A second angle — "Detect segregation-of-duties (SoD) violations across user-role assignments"

Same statistical principles apply but different data shape and constraints. Frame as a graph problem: build a bipartite user-role matrix and derive role-pair co-occurrence frequencies; test unusual role-pair assignments using chi-square or z-scores after controlling for role prevalence. Use anomaly scores to prioritize investigations and produce human-readable evidence (which transactions, timestamps, approving user).
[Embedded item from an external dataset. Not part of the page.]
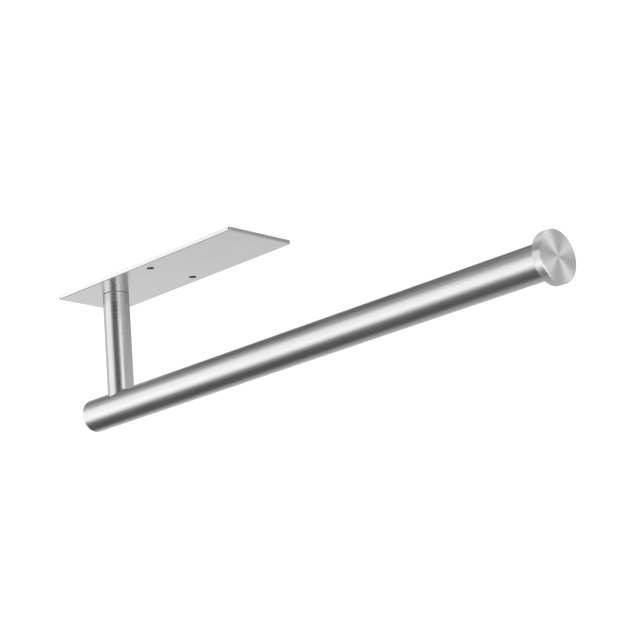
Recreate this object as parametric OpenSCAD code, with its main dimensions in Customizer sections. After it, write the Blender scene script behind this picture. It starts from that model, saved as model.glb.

Constraints like low label counts push you toward unsupervised ranking and rule-based thresholds; emphasize explainability (show the path enabling the violation) over opaque model scores.

Common pitfalls

Pitfall: Normalizing by raw counts — Monitoring raw exception counts without adjusting for transaction volume or seasonality will produce misleading alerts; always use rates and adjust for business-cycle effects.

Pitfall: Overclaiming causality — Reporting a correlated spike as a control failure without investigating upstream process changes or deployments will erode auditor trust; present suspicion with supporting evidence, not certainty.

Pitfall: Black-box models without audit trail — Delivering a complex ML model that flags transactions but cannot show feature contributions and deterministic SQL to reproduce results will fail auditability requirements.

Connections

Interviewers may pivot to fraud detection techniques (time-series anomaly detection, graph-based fraud rings), model risk management (validation and documentation), or to practical sampling questions (statistical auditing sampling vs. monetary-unit sampling).